Poisoning the well

The assaults on our physical well-being, our souls and our psyches are constant in the modern world. Many of them are unavoidable; they're in the atmosphere and the food chain. We can, however, take steps to purify our bodies of the toxins which accumulate. Distilled water is suggested by a growing number of people as a means of removing toxins. We know there are damaging compounds in our water supply and people are deluded into thinking that bottled water is somehow purer.

Watch the following video and decide for yourself whether fancy branded water in plastic bottles is any better than treated tap water.

This video is now also on our Bitchute channel because it is so important.

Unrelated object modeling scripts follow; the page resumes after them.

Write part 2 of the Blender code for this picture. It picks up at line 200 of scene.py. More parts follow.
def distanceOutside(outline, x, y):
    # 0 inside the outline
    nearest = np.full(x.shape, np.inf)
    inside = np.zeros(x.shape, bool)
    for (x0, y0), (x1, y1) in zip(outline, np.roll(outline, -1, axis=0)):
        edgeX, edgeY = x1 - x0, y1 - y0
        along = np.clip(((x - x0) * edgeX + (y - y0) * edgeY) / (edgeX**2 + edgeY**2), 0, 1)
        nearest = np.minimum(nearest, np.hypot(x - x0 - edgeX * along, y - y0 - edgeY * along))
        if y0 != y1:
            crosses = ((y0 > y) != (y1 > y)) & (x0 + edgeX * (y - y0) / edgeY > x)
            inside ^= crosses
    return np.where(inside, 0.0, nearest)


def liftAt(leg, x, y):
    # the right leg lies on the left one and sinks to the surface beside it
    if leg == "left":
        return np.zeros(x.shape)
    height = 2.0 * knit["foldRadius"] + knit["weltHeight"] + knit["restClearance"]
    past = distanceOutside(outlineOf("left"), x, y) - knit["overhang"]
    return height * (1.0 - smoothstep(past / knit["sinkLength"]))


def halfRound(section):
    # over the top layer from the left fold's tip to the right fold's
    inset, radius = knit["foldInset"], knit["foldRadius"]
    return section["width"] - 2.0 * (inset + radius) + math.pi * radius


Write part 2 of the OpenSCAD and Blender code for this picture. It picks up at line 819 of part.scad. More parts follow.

WATER TEST (5 minute video)

Comments   

 
0 #2 James Walter 2018-02-01 21:01
I found the unit in the UK for much less, £140
https://www.jdharris.com/water-distiller?gclid=EAIaIQobChMInIeLmcuF2QIVyqwYCh0gQgUbEAEYASAAEgJLQPD_BwE
 
 
0 #1 James Walter 2018-01-30 15:00
Here in Austria we pay €0.07083 per kwHr. I watched this video of a comparison of units, https://youtu.be/xzoZp7J_9gI The cheaper running cost unit in that video took 4.25 hours using 580 w/hr to make 4 liters. So the running cost is € 0.044/liter. I checked at a builder's store (OBI) and they sell distilled water for €0.32/liter in plastic containers. The unit costs €288, delivered, including sales tax, from Amazon here in Austria. Therefore, it takes making 1,042 liters for it to pay for itself. The Mayo clinic https://www.mayoclinic.org/healthy-lifestyle/nutrition-and-healthy-eating/in-depth/water/art-20044256 in the US was a bit weaselly about the amount of water people "need", saying that men need 3.7 liters, women 2.7 liters, of "fluids" per day (of course it really depends on body weight, not sex.) They go on to say we get some fluids from other liquids (but alcohol and some other fluids are diuretic, like caffeine in coffee, and increase your need for fluids) and 20% of the needed fluids come from foods (again, not very scientific - if you eat a lot of juicy fruits, you get more) - then fell back to the old saw, 8x8 oz water per day (about 1.8 liters). They cautioned that exercise and weather/climate will increase the requirement. I was not happy with their very vague answer and conflicting answer that did no real calculation. So I have opted for 3 liters of water per day for the average size person who does not exercise a lot, increased or reduced proportionally to body weight. If you really sweat, for whatever reason, add at least a liter. For every pint in the pub, add a pint. Then there is cooking. If you cook things in water, you need more. Back to the economics, so for a family of three, my educated by all this guess is a minimum 8 to 10 liters per day. Making the math easy, 10 liters per day means it will take you 104 days to pay for the unit (assuming it lasts forever - a false assumption). On that subject, I read the buyer's reports and it seems that the most common problem is that the heating unit stays on after the water in the boiler is gone. This is supposed to trip the breaker switch. I recommend a timer to shut it off automatically before the water all boils off. That should also make cleaning it easier.

Really bottom line is that I bought one. Even if the economics are better/worse to buy distilled water when it is on sale, I don't want to haul that much water and I don't like the plastic bottles - taste and other bad things coming out of the plastic and you have to recycle the plastic.